Before I could raise Midnight, my shadow tore free from my body and slammed into the Venomclasp, tackling it off balance. It hit the ground in a tangle of limbs, screeching in fury, and my shadow dove back into me just as quickly, the re-merge sending a jolt of pain up my spine.

Thank you, I thought, breath ragged.

Sare was already moving again.

She weaved between the remaining two Venomclasps, her steps precise but strained. Lightning flashed overhead, thunder cracking so close it rattled my teeth. I could see it now—her senses dulled by the storm. Her movements weren't as fluid, her strikes not as exact.

The Venomclasp my shadow had tackled was already pushing itself back up.

I didn't have time.

A memory surged unbidden—steel ringing against steel, the brutal imbalance of my fight with the knight. How one-sided it had been. How utterly outmatched I'd felt.

And then the realization struck.

My Knight.

I reached inward, past the pain, past the exhaustion, and called to it through my soul.

The response hurt.

It felt like something was being torn loose inside me as the Echo emerged, interposing itself just in time to block an incoming strike meant for my head. The Venomclasp's pincer slammed into the knight's blade with a force that would've crushed me.

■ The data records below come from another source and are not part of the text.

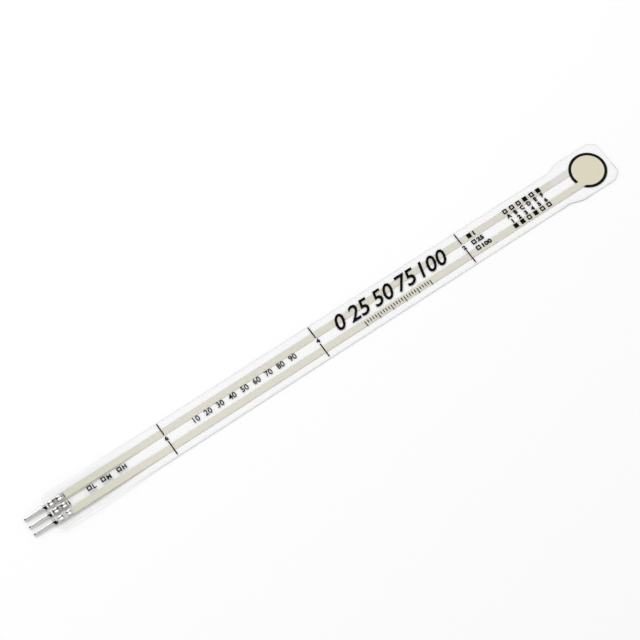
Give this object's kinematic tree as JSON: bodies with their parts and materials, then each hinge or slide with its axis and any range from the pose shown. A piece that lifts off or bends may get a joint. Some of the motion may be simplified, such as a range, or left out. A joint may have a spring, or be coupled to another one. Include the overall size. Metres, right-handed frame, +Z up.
{
  "type": "force sensing resistor",
  "caption": "Long clear thin-film force sensor strip with a wider sensing head, silver traces and square crimped pins at its tail.",
  "frame": {"origin": "on the underside of the bottom film, below the centre of the round sensing area", "axes": "+X along the strip from the tail's pins towards the sensing head, +Y across the strip towards the trace on the bottom film, +Z up out of the printed face"},
  "size_m": [0.1974, 0.014, 0.0011],
  "materials": {
    "clear_film": "clear polyester film with a light haze",
    "adhesive": "clear pressure-sensitive adhesive",
    "silver_ink": "silver-filled polymer ink, satin",
    "force_ink": "black carbon-filled ink",
    "tinned_metal": "bright tin plating on phosphor bronze sheet",
    "print_ink": "black screen print"
  },
  "bodies": {
    "root": {"bottom_film": "clear_film", "lower_conductor": "silver_ink", "lower_force_ink": "force_ink", "adhesive_spacer": "adhesive", "upper_force_ink": "force_ink", "upper_conductor": "silver_ink", "top_film": "clear_film", "left_contact": "tinned_metal", "centre_contact": "tinned_metal", "right_contact": "tinned_metal", "trim_mark_1_upper": "print_ink", "trim_mark_1_lower": "print_ink", "trim_mark_2_upper": "print_ink", "trim_mark_2_lower": "print_ink", "trim_mark_3_upper": "print_ink", "trim_mark_3_lower": "print_ink", "code_box_a": "print_ink", "code_box_b": "print_ink", "code_box_c": "print_ink", "code_box_d": "print_ink", "code_box_e": "print_ink", "code_box_f": "print_ink", "code_box_1": "print_ink", "code_box_2": "print_ink", "code_box_3": "print_ink", "code_box_4": "print_ink", "code_box_5": "print_ink", "code_box_6": "print_ink", "range_box_low": "print_ink", "range_box_middle": "print_ink", "range_box_high": "print_ink", "grade_box_low": "print_ink", "grade_box_middle": "print_ink", "grade_box_high": "print_ink"}
  },
  "joints": []
}
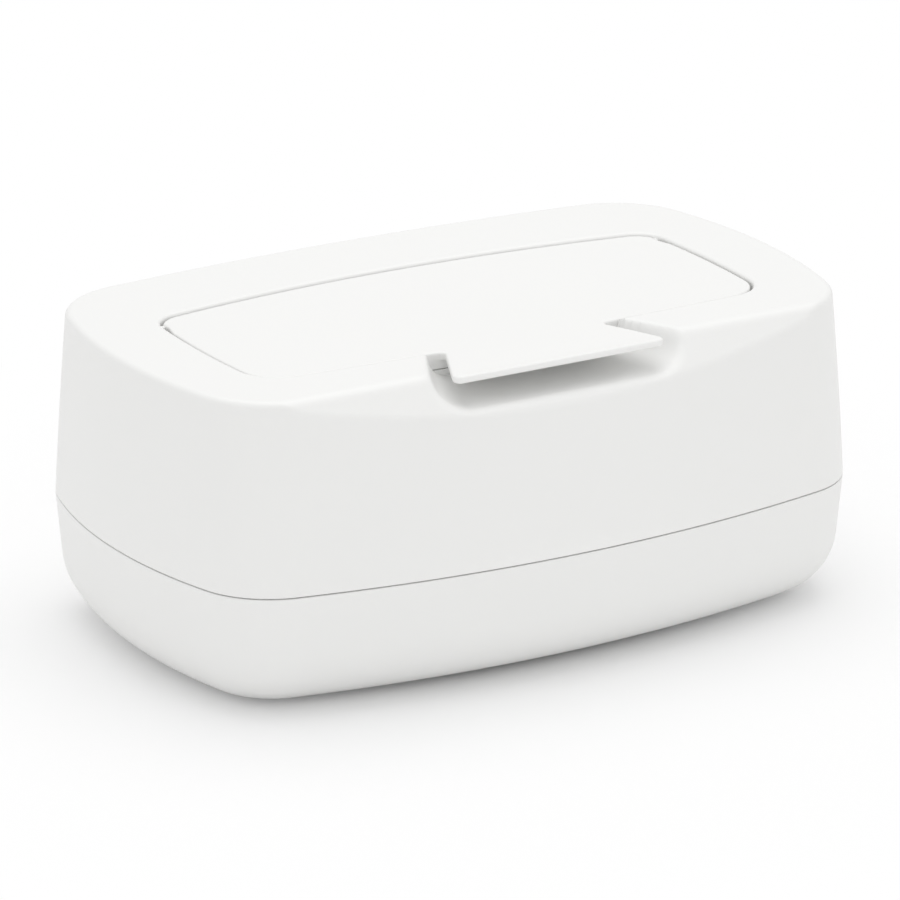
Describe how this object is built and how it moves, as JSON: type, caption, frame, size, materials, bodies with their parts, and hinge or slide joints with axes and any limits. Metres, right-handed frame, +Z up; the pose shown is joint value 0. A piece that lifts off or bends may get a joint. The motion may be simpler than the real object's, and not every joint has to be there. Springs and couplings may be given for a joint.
{
  "type": "baby wipes box",
  "caption": "Low oval plastic box for baby wipes: a lift-off cover on a shallow tray, with a flush hinged lid whose tongue reaches over a finger scoop.",
  "frame": {"origin": "middle of the box's outline, on the surface that the feet stand on", "axes": "+X along the box's long side, +Y towards the back, where the lid's pins are, and +Z up; the finger tongue points along -Y"},
  "size_m": [0.23, 0.1494, 0.0961],
  "materials": {
    "shell_plastic": "satin moulded white",
    "seal_silicone": "matt translucent white silicone",
    "plate_plastic": "fine matt moulded white",
    "foot_rubber": "soft matt grey"
  },
  "bodies": {
    "tray": {"base_tray": "shell_plastic", "presser_plate": "plate_plastic", "foot_front_left": "foot_rubber", "foot_front_right": "foot_rubber", "foot_back_left": "foot_rubber", "foot_back_right": "foot_rubber"},
    "cover": {"upper_cover": "shell_plastic"},
    "lid": {"lid": "shell_plastic", "lid_seal": "seal_silicone"}
  },
  "joints": [
    {"name": "cover_lift", "type": "slide", "parent": "tray", "child": "cover", "axis": [0, 0, 1], "range_m": [0, 0.06]},
    {"name": "lid_hinge", "type": "hinge", "parent": "cover", "child": "lid", "pos_m": [0, 0.022, 0.0939], "axis": [-1, 0, 0], "range_deg": [0, 105]}
  ]
}
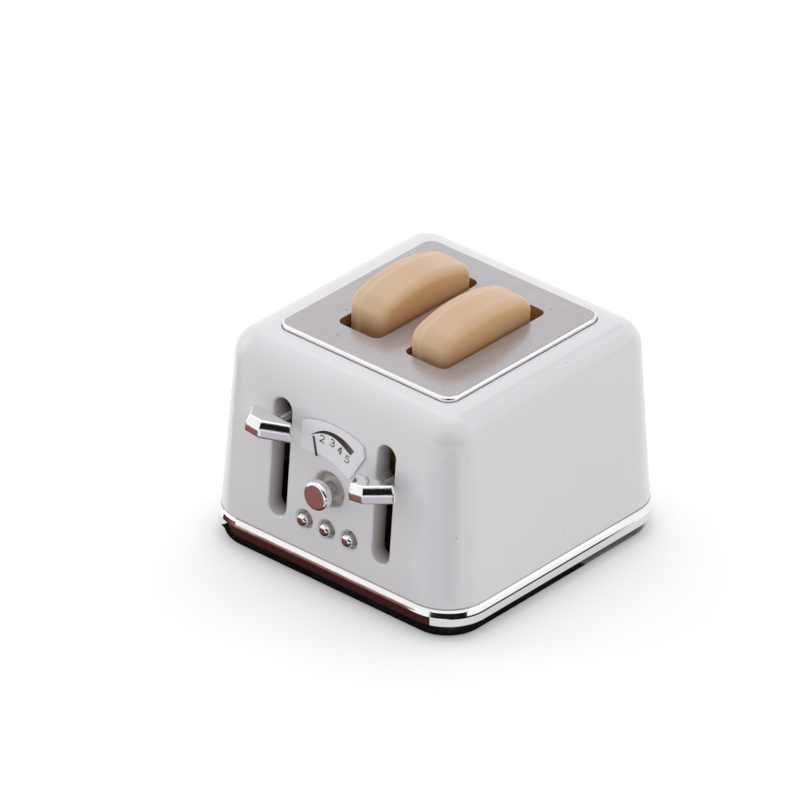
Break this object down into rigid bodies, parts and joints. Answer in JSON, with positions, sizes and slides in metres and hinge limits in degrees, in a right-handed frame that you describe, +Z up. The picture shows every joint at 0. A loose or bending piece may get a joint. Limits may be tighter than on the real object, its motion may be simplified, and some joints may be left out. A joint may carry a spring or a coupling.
{
  "type": "toy toaster",
  "caption": "Doll's-house two-slot toaster with lift-out toast slices, sliding front levers, turning dial knob and push buttons.",
  "frame": {"origin": "centre of the base's underside, where the toaster stands", "axes": "+Z up; the levers, dial and buttons are on the -Y side; +X is the viewer's right when facing them"},
  "size_m": [0.0296, 0.0318, 0.0247],
  "materials": {
    "shell_white": "glossy white moulded shell",
    "plate_steel": "satin, lightly scratched sheet with a bright edge",
    "chrome": "mirror",
    "base_black": "glossy",
    "guard_steel": "plain stamped sheet",
    "bar_grey": "plain moulded",
    "carriage_nylon": "plain moulded, dark",
    "rod_steel": "drawn rod and plated fasteners",
    "ring_rubber": "plain",
    "bread_tan": "waxy, slightly translucent soft resin",
    "dial_print": "satin white label with dark print"
  },
  "bodies": {
    "toaster": {"body_shell": "shell_white", "top_plate": "plate_steel", "left_inner_guard": "guard_steel", "left_outer_guard": "guard_steel", "right_inner_guard": "guard_steel", "right_outer_guard": "guard_steel", "front_end_plate": "guard_steel", "rear_end_plate": "guard_steel", "end_plate_screws": "rod_steel", "left_guide_rod": "rod_steel", "right_guide_rod": "rod_steel", "dial_label": "dial_print", "knob_washer": "carriage_nylon", "button_bar": "bar_grey", "bar_screws": "rod_steel", "trim_band": "chrome", "base_plate": "base_black", "base_screws": "rod_steel", "left_button_spring": "rod_steel", "centre_button_spring": "rod_steel", "right_button_spring": "rod_steel"},
    "left_lever": {"left_carriage": "carriage_nylon", "left_lever_handle": "chrome", "left_drag_ring": "ring_rubber"},
    "right_lever": {"right_carriage": "carriage_nylon", "right_lever_handle": "chrome", "right_drag_ring": "ring_rubber"},
    "left_slice": {"left_toast": "bread_tan"},
    "right_slice": {"right_toast": "bread_tan"},
    "knob": {"control_knob": "chrome", "knob_push_nut": "rod_steel"},
    "left_push": {"left_button": "chrome"},
    "centre_push": {"centre_button": "chrome"},
    "right_push": {"right_button": "chrome"}
  },
  "joints": [
    {"name": "left_lever_slide", "type": "slide", "parent": "toaster", "child": "left_lever", "axis": [0, 0, 1], "range_m": [-0.0089, 0.0006]},
    {"name": "right_lever_slide", "type": "slide", "parent": "toaster", "child": "right_lever", "axis": [0, 0, 1], "range_m": [-0.0071, 0.0024]},
    {"name": "left_slice_lift", "type": "slide", "parent": "left_lever", "child": "left_slice", "axis": [0, 0, 1], "range_m": [0, 0.0095]},
    {"name": "right_slice_lift", "type": "slide", "parent": "right_lever", "child": "right_slice", "axis": [0, 0, 1], "range_m": [-0.0016, 0.0095]},
    {"name": "knob_turn", "type": "hinge", "parent": "toaster", "child": "knob", "pos_m": [-0.0002, -0.01406, 0.00995], "axis": [0, -0.9974, 0.0718], "continuous": true},
    {"name": "left_button_press", "type": "slide", "parent": "toaster", "child": "left_push", "axis": [0, 0.9974, -0.0718], "range_m": [0, 0.00035], "stiffness_N_per_m": 100, "springref_m": -0.0005, "deforming": ["left_button_spring"]},
    {"name": "centre_button_press", "type": "slide", "parent": "toaster", "child": "centre_push", "axis": [0, 0.9974, -0.0718], "range_m": [0, 0.00035], "stiffness_N_per_m": 100, "springref_m": -0.0005, "deforming": ["centre_button_spring"]},
    {"name": "right_button_press", "type": "slide", "parent": "toaster", "child": "right_push", "axis": [0, 0.9974, -0.0718], "range_m": [0, 0.00035], "stiffness_N_per_m": 100, "springref_m": -0.0005, "deforming": ["right_button_spring"]}
  ]
}
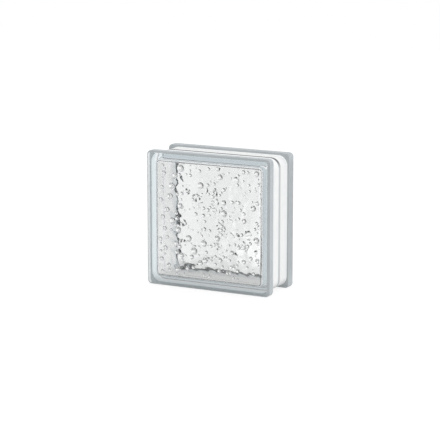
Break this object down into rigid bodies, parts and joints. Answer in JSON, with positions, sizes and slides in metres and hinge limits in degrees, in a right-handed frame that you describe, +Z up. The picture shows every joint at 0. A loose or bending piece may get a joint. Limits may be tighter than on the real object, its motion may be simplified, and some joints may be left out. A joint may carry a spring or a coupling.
{
  "type": "glass block",
  "caption": "Square hollow glass building block: two fused pressed halves, droplet-patterned clear panels, a rounded flange round each face and a mortar channel round the edge.",
  "frame": {"origin": "centre of the footprint, on the plane the lower flanges stand on", "axes": "+X across the face, +Y through the depth from the front face to the rear face, +Z up"},
  "size_m": [0.19, 0.08, 0.19],
  "materials": {
    "pressed_glass": "clear, fire polished, white coating in the mortar channel"
  },
  "bodies": {
    "root": {"front_half": "pressed_glass", "rear_half": "pressed_glass"}
  },
  "joints": []
}
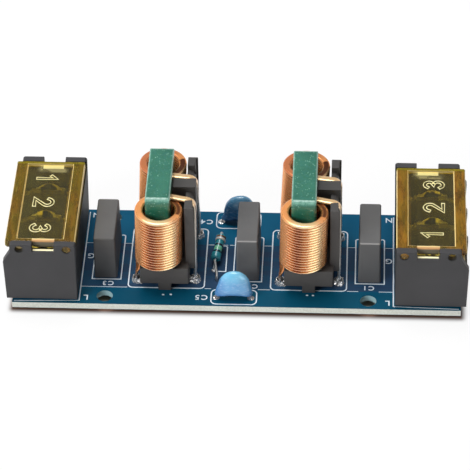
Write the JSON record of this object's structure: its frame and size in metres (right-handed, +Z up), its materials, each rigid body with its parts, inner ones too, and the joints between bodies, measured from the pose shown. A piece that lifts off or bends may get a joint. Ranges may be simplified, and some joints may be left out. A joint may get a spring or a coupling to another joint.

"Help her," I commanded through clenched teeth. "Get her a clean strike. Then come back and take over here."

The knight didn't hesitate.

It turned and charged, steel flashing as it moved to Sare's side.

I was alone again.

That was fine.

I just had to last.

The Venomclasp lunged.

I rolled, barely clearing the swipe as the pincer carved sparks from the bone where my head had been a heartbeat earlier. I couldn't block—not anymore. Every impact sent shockwaves through my already-weakened body, threatening to drop me where I stood.

I was slower.

Weaker.

Which meant I couldn't afford mistakes.

Every movement had to be perfect. Every breath timed. Every dodge instinctual.

I steadied myself as the creature turned to face me again, Midnight held low, my muscles screaming in protest.

Just stall, I told myself.

Just don't die.

Thunder roared overhead, and the Venomclasp struck again.